Suara tepuk tangan dan riuh tawa para penonton bisa mengganggu keseimbangan indera pendengaran lumba-lumba yang juga berfungsi sebagai indera penghlihatan mereka. Gangguan resonansi yang datang dari riuh rendah penonton di sekeliling bisa membuat lumba-lumba mudah stres.
Kolam sempit tak hanya membuat mereka stress, tapi juga mengganggu penghilatan mereka. Berenang di dalam kolam akan membuat mereka tak leluasa bergerak, kolam tinggal tersebut membuat penglihatan para lumba-lumba memburuk.
Sedangkan mereka yang hidup dalam akuarium, ruang terbatas akan membuatnya terganggu, karena pantulan suara keras mereka akan kembali kepada mereka sendiri.
Tahukah Anda, di balik lincahnya atraksi si lumba-lumba ini, mereka ternyata harus diet ketat. Berdasarkan hasil observasi JANN, pelatihan lumba-lumba sirkus ini menggunakan sistem reward dan punishment.
Agar lumba-lumba mau melakukan aksinya, mereka diiming-imingi ikan yang sering kali sudah tidak segar. Sedangkan lumba-lumba yang tak patuh akan diberikan hukuman dengan membiarkan mereka merasa kelaparan. Dengan demikian, si lumba-lumba terus berusaha melakukan apa yang diminta sang pelatih supaya bisa memperoleh sesuap ikan.

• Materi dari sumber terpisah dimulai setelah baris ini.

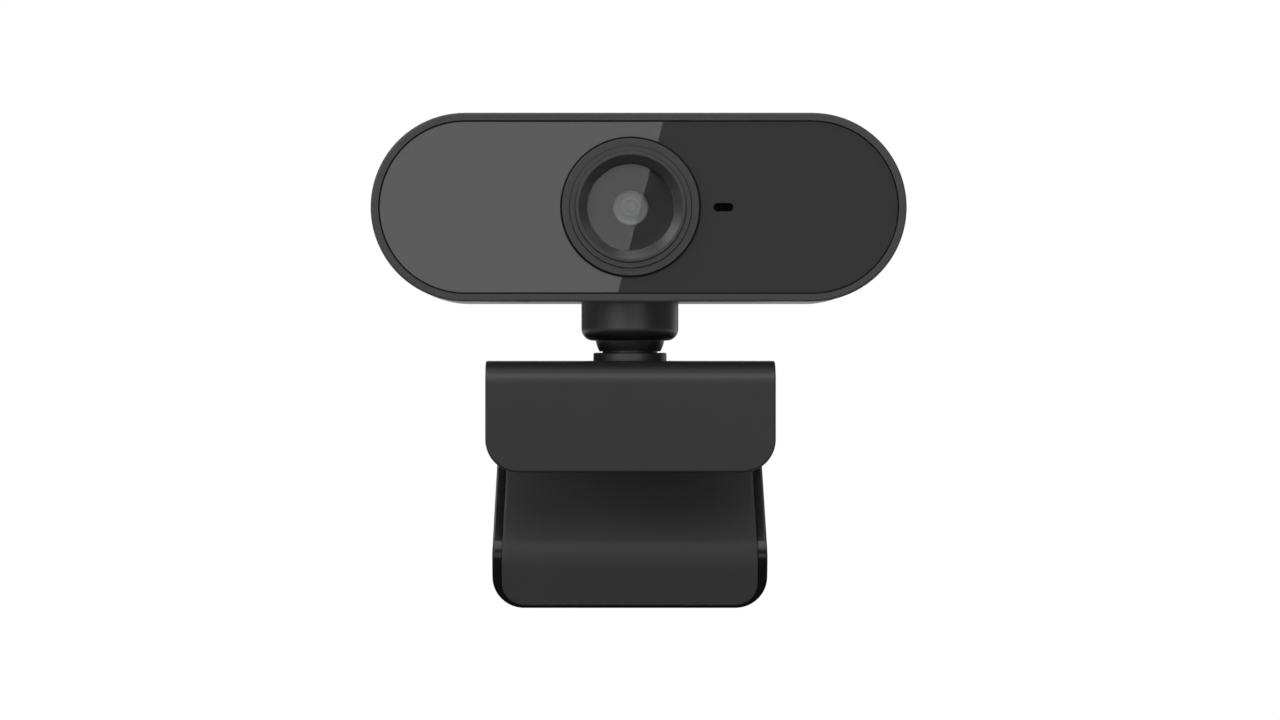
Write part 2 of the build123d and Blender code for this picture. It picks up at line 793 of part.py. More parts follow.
def clip_bracket():
    """The top plate, the front lip and the hinge barrel, in one moulding."""
    half = clip_width / 2
    profile = make_face(Polyline(
        (lip_y, lip_bottom), (lip_y, plate_top), (plate_back, plate_top),
        (plate_back, plate_underside), (lip_back_y, plate_underside),
        (lip_back_y, lip_bottom), close=True,
    ))
    body = across(profile, half)
    body = fillet(edges_along(body, Axis.X, Y=lip_y, Z=plate_top), lip_bend_radius)
    inner = edges_along(body, Axis.X, Y=lip_back_y, Z=plate_underside)
    body = fillet(inner, lip_inner_radius)
    body = fillet(edges_along(body, Axis.Y, Z=lip_bottom), lip_corner)
    body = fillet(edges_along(body, Axis.Z, Y=plate_back), plate_corner)
    body = fillet(rim_of(outer_skin(body)), lip_edge_radius)
    tongue = make_face(Polyline(
        (plate_back - plate_corner, plate_underside), (plate_back - plate_corner, plate_top),
        (hinge_back, plate_top), (hinge_back, plate_underside), close=True,
    ))
    barrel = Pos(hinge_back, hinge_z) * Circle(barrel_hinge_radius)
    body += across(tongue, barrel_half)
    body += across(barrel, barrel_half)
    bore = Pos(hinge_back, hinge_z) * Circle(pin_radius + pin_clearance)
    body -= across(bore, barrel_half + past)
    body -= layer(Circle(collar_radius + collar_gap), plate_top - collar_recess, plate_top + past)
    body -= layer(Circle(spindle_radius + swivel_gap), plate_underside - past, plate_top + past)
    recess = Circle(washer_radius + washer_gap)
    return body - layer(recess, plate_underside - past, plate_top - plate_shelf())


def top_pad():
    """The soft sheet under the top plate."""
    front = lip_back_y + pad_thickness + pad_gap
    middle = (front + top_pad_back) / 2
    sheet = Pos(0, middle) * RectangleRounded(top_pad_width, top_pad_back - front, pad_corner)
    return layer(sheet, 0, pad_thickness)


def lip_pad():
    """The soft sheet behind the lip."""
    middle = lip_bottom + lip_pad_inset + lip_pad_height / 2
    sheet = Pos(0, middle) * RectangleRounded(lip_pad_width, lip_pad_height, pad_corner)
    return slab(sheet, lip_back_y, lip_back_y + pad_thickness)


def hinge_pin():
    pin = across(Pos(hinge_back, hinge_z) * Circle(pin_radius), ear_outer - pin_recess)
    return chamfer(pin.edges().filter_by(GeomType.CIRCLE), pin_bevel)


# ---------------------------------------------------------------- leg
def leg_strip(start, low, high):
    """The leg's side profile between two depths from the middle of its thickness.

    It starts the given distance along the arm, goes round the knee and runs past the foot.
    Depths are positive towards the front."""
    arm = (knee_y - hinge_back, knee_z - hinge_z)
    arm = (arm[0] / hypot(*arm), arm[1] / hypot(*arm))
    foot = (sin(radians(foot_lean)), -cos(radians(foot_lean)))
    run = foot_drop + 2 * leg_thickness
    top = (hinge_back + start * arm[0], hinge_z + start * arm[1])
    end = (knee_y + run * foot[0], knee_z + run * foot[1])
    arm_front = (arm[1], -arm[0])
    foot_front = (foot[1], -foot[0])
    dot = arm_front[0] * foot_front[0] + arm_front[1] * foot_front[1]
    mitre = [(a + b) / (1 + dot) for a, b in zip(arm_front, foot_front)]

    def side(depth):
        return (
            (top[0] + depth * arm_front[0], top[1] + depth * arm_front[1]),
            (knee_y + depth * mitre[0], knee_z + depth * mitre[1]),
            (end[0] + depth * foot_front[0], end[1] + depth * foot_front[1]),
        )

    front, rear = side(high), side(low)
    edges = FilletPolyline(*front, radius=knee_bend + high)
    edges += FilletPolyline(*rear, radius=knee_bend + low)
    edges += Line(front[0], rear[0])
    edges += Line(front[2], rear[2])
    return make_face(edges)


def leg_outline(inset, bottom_inset, corner, top):
    """The leg's front view: it widens from the hinge to the knee, with round lower corners."""
    narrow, wide = ear_outer - inset, leg_knee_width / 2 - inset
    low = leg_bottom + bottom_inset
    slope = (leg_knee_width - leg_top_width) / 2 / knee_drop
    upper = narrow - slope * (top - hinge_z)
    outline = make_face(Polyline(
        (-upper, top), (upper, top), (wide, knee_z), (wide, low), (-wide, low), (-wide, knee_z),
        close=True,
    ))
    return fillet(outline.vertices().sort_by(Axis.Y)[0:2], corner)


def leg_pad_solid(clearance, proud):
    """The soft pad's body, grown by a clearance to cut its pocket."""
    half = leg_thickness / 2
    strip = leg_strip(leg_pad_start - clearance, half - leg_pad_depth - clearance, half + proud)
    outline = leg_outline(
        leg_rim - clearance, leg_bottom_rim - clearance, leg_corner - leg_rim + clearance, hinge_z
    )
    return across(strip, clip_width) & slab(outline, -3 * head_depth, 3 * head_depth)


def clip_leg():
    """The moulded leg: ears on the hinge pin, a tray for the pad, a knee and a foot."""
    half = leg_thickness / 2
    strip = leg_strip(barrel_hinge_radius + arm_clearance, -half, half)
    outline = leg_outline(0, 0, leg_corner, hinge_z + barrel_hinge_radius)
    body = across(strip, clip_width) & slab(outline, -3 * head_depth, 3 * head_depth)
    front = [face for face in body.faces() if face.normal_at().Y < -facing]
    rear = [face for face in body.faces() if face.normal_at().Y > facing]
    body = fillet(rim_of(front) + rim_of(rear), leg_edge_radius)
    arm_angle = degrees(atan2(knee_z - hinge_z, knee_y - hinge_back))
    end = Pos(hinge_back, hinge_z) * Rot(0, 0, arm_angle) * Pos(ear_reach, 0) * Circle(half)
    ear = make_hull((Pos(hinge_back, hinge_z) * Circle(barrel_hinge_radius)).edges() + end.edges())
    ears = across(ear, ear_outer) - across(ear, ear_inner)
    body += ears
    body -= leg_pad_solid(leg_pad_gap, past)
    bore = Pos(hinge_back, hinge_z) * Circle(pin_radius + pin_clearance)
    return body - across(bore, clip_width)


def leg_pad():
    return leg_pad_solid(0, leg_pad_proud)


# ---------------------------------------------------------------- write the sub-parts
os.makedirs("parts", exist_ok=True)
PARTS = {
    "front_frame": front_frame,
    "rear_housing": rear_housing,
    "front_panel": front_panel,
    "panel_tape": panel_tape,
    "housing_screws": housing_screws,
    "cable_grommet": cable_grommet,
    "lens_trim_ring": lens_trim_ring,
    "lens_cover_glass": lens_cover_glass,
    "lens_mask": lens_mask,
    "lens_barrel": lens_barrel,
    "front_lens_element": front_lens_element,
    "rear_lens_element": rear_lens_element,
    "lens_holder": lens_holder,
    "lens_holder_screws": lens_holder_screws,
    "infrared_filter": infrared_filter,
    "image_sensor": image_sensor,
    "main_board": main_board,
    "board_screws": board_screws,
    "usb_controller_chip": usb_controller_chip,
    "board_parts": board_parts,
    "usb_header": usb_header,
    "microphone": microphone,
    "mic_gasket": mic_gasket,
    "neck_cup": neck_cup,
    "neck_retainer": neck_retainer,
    "retainer_screws": retainer_screws,
    "ball_seat": ball_seat,
    "ball_stud": ball_stud,
    "swivel_washer": swivel_washer,
    "stud_screw": stud_screw_solid,
    "clip_bracket": clip_bracket,
    "top_pad": top_pad,
    "lip_pad": lip_pad,
    "hinge_pin": hinge_pin,
    "clip_leg": clip_leg,
    "leg_pad": leg_pad,
}
for part_name, make in PARTS.items():
    save(part_name, make())
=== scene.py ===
import math

import bmesh
import bpy
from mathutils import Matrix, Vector


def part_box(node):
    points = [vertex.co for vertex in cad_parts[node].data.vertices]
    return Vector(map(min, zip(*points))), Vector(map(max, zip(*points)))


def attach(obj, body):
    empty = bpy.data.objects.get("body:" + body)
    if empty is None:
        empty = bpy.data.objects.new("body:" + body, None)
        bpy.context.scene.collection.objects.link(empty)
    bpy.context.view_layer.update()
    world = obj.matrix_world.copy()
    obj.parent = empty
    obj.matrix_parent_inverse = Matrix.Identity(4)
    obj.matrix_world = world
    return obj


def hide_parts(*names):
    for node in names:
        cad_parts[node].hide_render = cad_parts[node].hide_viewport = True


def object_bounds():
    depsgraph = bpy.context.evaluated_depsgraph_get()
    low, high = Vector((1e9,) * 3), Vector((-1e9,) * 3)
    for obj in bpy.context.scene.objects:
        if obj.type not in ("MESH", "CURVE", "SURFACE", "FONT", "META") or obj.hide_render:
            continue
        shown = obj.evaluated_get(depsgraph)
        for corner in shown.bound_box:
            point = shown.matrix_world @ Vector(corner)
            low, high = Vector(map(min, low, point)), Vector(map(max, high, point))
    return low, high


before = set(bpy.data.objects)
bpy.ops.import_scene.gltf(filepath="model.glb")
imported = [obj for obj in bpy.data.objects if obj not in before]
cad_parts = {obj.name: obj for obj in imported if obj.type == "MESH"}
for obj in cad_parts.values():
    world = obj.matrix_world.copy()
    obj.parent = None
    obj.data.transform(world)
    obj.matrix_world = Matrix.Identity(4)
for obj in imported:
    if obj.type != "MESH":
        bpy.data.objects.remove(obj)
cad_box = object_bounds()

# A clip-on webcam in a plain white studio: moulded black plastics, a polished front panel,
# a stepped lens ring round flat glass, and soft pads on a folding clip.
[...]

Sama halnya seperti manusia, lumba-lumba bisa mati dalam usia dini bila merasa tertekan dan tidak bahagia. Ditambah lagi si lumba-lumba harus diet super ketat. Maka, tak heran jika usia lumba-lumba di dalam sirkus hanya bertahan 2-8 tahun saja. Sedangkan mereka yang hidup di alam bebas bisa bertahan hingga 40 tahun.
Anda sebagai pembaca yang sudah teredukasi dengan baik, jangan lagi mengajak anak atau pun saudara menyaksikan sirkus lumba-lumba. Indonesia punya banyak spot wisata alam yang suguhkan lumba-lumba menari di laut lepas. Sebut saja Pantai Lovina di Bali, Pantai Manado Tua, Teluk Kiluan di Lampung, dan banyak lainnya.
Alih-alih kenalkan si kecil dengan dunia sirkus lumba-lumba keliling, mengajak mereka ke alam bebas akan memberikan edukasi yang mendalam bagi mereka.